Challenge
Show all lines that include the string "Blender"; copy each one.

Records supplied
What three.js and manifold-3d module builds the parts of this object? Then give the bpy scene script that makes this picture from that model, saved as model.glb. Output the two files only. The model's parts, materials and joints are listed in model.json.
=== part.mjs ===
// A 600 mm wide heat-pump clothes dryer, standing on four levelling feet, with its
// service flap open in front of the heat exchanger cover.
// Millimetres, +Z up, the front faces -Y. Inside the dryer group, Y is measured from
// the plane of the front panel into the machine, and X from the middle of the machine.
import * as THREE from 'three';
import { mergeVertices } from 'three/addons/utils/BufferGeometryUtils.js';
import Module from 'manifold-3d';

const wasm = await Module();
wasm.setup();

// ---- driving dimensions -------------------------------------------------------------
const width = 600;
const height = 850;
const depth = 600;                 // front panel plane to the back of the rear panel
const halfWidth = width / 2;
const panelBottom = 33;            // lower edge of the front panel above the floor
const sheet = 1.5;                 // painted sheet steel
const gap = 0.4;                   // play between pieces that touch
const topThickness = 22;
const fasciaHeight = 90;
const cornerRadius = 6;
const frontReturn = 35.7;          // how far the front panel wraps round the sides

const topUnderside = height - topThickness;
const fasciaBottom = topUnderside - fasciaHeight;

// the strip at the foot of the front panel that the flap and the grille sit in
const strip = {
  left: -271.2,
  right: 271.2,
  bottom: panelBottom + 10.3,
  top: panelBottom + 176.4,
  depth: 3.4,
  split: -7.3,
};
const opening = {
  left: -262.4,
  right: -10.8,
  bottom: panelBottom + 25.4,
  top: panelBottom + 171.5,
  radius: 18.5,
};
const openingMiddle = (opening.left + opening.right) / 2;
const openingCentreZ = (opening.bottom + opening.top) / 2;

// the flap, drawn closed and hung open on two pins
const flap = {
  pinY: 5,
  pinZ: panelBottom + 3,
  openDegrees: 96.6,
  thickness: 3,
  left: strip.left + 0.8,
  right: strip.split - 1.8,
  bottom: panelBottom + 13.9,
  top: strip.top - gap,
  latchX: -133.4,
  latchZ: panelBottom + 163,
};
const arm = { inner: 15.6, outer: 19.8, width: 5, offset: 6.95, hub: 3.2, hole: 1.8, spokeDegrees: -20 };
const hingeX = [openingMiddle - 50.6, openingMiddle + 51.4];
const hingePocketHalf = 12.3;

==

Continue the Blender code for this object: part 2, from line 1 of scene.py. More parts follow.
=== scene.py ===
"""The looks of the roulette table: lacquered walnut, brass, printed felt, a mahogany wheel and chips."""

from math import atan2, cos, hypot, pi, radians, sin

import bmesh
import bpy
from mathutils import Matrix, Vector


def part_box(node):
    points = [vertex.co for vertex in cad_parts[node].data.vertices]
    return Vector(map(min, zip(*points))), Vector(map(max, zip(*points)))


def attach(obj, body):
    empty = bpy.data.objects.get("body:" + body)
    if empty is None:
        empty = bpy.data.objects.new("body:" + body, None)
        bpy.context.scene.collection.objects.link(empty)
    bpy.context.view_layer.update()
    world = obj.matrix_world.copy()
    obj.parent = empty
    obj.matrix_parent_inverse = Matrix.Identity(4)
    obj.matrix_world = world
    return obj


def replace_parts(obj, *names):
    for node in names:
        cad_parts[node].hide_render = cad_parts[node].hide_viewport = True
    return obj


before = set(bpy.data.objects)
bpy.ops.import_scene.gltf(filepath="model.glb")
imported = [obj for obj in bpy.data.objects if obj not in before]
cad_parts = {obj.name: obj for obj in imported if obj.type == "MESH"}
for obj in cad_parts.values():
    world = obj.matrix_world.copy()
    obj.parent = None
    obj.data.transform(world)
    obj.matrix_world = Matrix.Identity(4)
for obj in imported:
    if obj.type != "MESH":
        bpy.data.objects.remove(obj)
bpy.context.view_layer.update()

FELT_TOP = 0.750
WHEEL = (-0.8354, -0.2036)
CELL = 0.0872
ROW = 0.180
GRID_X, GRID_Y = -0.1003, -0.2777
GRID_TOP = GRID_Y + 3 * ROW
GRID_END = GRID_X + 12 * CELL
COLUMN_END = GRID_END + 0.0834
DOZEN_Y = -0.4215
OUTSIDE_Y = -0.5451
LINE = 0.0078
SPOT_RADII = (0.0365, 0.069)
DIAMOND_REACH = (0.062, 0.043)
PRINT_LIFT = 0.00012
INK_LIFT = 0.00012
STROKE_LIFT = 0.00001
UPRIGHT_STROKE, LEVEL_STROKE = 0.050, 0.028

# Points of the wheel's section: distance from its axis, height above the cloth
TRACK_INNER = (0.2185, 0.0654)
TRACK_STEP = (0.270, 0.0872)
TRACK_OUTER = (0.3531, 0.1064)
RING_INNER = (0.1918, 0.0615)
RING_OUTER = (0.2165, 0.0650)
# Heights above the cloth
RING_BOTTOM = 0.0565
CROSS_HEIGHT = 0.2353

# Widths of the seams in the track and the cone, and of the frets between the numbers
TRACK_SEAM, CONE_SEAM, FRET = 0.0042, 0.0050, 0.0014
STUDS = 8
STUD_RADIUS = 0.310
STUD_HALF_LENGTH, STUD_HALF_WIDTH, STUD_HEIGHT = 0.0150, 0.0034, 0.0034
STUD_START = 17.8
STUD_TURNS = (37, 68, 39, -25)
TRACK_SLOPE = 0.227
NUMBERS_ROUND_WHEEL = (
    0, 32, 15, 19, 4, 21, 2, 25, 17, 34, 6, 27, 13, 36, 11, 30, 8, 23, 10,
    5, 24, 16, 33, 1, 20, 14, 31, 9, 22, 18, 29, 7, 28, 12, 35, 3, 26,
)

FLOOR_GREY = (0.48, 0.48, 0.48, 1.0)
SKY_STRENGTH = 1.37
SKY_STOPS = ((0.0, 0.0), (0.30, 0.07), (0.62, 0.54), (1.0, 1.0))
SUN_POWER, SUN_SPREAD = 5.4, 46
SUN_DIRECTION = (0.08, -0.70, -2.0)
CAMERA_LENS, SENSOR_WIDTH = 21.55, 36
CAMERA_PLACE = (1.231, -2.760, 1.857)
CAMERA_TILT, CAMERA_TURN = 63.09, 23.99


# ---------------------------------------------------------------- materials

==

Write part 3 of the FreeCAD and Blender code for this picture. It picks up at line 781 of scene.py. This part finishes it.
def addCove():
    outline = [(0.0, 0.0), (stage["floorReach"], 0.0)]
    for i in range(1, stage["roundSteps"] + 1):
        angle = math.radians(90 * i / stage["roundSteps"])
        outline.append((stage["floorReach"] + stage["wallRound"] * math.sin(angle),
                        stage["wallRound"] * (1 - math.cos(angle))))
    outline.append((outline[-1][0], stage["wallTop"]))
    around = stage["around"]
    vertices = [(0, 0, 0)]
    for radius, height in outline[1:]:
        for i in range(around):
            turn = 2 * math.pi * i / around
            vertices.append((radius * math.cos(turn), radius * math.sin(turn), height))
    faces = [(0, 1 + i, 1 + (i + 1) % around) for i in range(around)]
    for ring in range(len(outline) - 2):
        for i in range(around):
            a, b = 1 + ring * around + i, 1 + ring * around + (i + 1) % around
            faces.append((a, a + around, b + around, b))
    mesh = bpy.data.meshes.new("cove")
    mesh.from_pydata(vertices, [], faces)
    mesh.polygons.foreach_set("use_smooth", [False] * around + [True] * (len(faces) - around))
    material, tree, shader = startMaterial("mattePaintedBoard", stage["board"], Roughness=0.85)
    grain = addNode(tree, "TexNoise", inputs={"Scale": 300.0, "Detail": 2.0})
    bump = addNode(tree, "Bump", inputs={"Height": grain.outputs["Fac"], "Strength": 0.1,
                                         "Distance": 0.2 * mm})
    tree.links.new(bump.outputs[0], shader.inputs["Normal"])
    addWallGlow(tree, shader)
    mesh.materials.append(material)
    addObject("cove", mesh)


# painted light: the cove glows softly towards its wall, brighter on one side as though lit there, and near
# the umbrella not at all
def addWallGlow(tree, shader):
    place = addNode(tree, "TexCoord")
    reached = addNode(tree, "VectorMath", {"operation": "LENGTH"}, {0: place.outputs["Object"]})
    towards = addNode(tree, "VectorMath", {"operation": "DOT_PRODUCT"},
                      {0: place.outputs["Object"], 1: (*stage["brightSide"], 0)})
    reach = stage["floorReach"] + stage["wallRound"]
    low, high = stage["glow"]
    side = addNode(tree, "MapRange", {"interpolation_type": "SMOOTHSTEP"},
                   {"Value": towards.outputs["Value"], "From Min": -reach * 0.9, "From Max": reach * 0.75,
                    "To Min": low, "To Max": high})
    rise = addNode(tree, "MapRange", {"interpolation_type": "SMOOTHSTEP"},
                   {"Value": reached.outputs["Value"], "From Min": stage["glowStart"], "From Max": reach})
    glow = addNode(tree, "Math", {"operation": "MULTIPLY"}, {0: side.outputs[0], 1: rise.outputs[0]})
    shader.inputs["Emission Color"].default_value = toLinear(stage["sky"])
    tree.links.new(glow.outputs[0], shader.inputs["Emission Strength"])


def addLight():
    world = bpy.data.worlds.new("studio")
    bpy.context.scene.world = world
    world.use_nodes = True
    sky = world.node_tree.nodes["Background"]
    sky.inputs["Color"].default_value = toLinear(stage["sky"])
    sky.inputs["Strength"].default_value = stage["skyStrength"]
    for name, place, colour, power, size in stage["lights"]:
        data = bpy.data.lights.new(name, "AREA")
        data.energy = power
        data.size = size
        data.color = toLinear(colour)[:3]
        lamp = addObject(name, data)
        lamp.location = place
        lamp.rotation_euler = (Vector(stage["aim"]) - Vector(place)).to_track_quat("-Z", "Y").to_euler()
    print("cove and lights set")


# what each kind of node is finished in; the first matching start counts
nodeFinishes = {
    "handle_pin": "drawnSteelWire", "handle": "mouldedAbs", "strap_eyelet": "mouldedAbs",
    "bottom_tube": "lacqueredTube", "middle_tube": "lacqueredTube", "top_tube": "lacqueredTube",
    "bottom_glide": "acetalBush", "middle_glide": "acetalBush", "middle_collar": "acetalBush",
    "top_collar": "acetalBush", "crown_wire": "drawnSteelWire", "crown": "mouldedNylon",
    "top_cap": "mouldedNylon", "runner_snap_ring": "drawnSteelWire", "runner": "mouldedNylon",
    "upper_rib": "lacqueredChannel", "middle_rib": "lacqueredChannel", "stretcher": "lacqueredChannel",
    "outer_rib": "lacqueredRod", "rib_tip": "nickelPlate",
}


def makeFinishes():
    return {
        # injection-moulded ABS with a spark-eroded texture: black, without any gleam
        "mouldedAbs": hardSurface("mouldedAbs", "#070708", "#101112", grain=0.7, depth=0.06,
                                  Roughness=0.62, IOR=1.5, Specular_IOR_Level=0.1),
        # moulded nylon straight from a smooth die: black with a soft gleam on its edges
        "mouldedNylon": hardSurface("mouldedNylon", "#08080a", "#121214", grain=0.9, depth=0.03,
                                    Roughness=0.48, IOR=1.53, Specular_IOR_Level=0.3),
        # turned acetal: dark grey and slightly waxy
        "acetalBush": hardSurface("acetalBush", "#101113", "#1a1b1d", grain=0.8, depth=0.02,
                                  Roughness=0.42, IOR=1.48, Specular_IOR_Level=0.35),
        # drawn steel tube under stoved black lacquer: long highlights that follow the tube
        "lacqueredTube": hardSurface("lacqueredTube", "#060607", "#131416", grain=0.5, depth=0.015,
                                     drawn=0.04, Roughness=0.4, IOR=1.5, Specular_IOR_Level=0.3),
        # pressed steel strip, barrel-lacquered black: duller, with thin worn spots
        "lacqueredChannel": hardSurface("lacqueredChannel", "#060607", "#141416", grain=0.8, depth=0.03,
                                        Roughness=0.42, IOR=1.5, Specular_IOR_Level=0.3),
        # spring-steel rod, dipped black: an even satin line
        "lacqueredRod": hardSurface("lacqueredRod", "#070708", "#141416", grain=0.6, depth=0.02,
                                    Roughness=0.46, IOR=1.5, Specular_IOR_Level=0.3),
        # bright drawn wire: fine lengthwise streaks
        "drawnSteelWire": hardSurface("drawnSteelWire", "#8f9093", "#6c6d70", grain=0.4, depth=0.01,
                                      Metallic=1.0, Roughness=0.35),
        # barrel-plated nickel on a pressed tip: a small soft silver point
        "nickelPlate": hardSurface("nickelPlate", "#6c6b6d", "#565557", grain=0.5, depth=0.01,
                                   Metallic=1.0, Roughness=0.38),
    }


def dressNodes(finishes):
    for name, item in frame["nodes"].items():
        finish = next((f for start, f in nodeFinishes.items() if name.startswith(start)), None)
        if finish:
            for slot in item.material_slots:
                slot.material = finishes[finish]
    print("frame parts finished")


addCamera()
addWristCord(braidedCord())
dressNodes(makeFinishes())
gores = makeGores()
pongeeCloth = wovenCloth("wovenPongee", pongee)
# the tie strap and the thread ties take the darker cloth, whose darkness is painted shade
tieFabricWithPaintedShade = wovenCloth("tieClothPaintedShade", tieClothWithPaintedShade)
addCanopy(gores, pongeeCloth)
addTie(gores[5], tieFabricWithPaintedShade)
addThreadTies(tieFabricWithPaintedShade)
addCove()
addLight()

Worked answer
Continue the Blender code for this object: part 2, from line 1 of scene.py. More parts follow.
Write part 3 of the FreeCAD and Blender code for this picture. It picks up at line 781 of scene.py. This part finishes it.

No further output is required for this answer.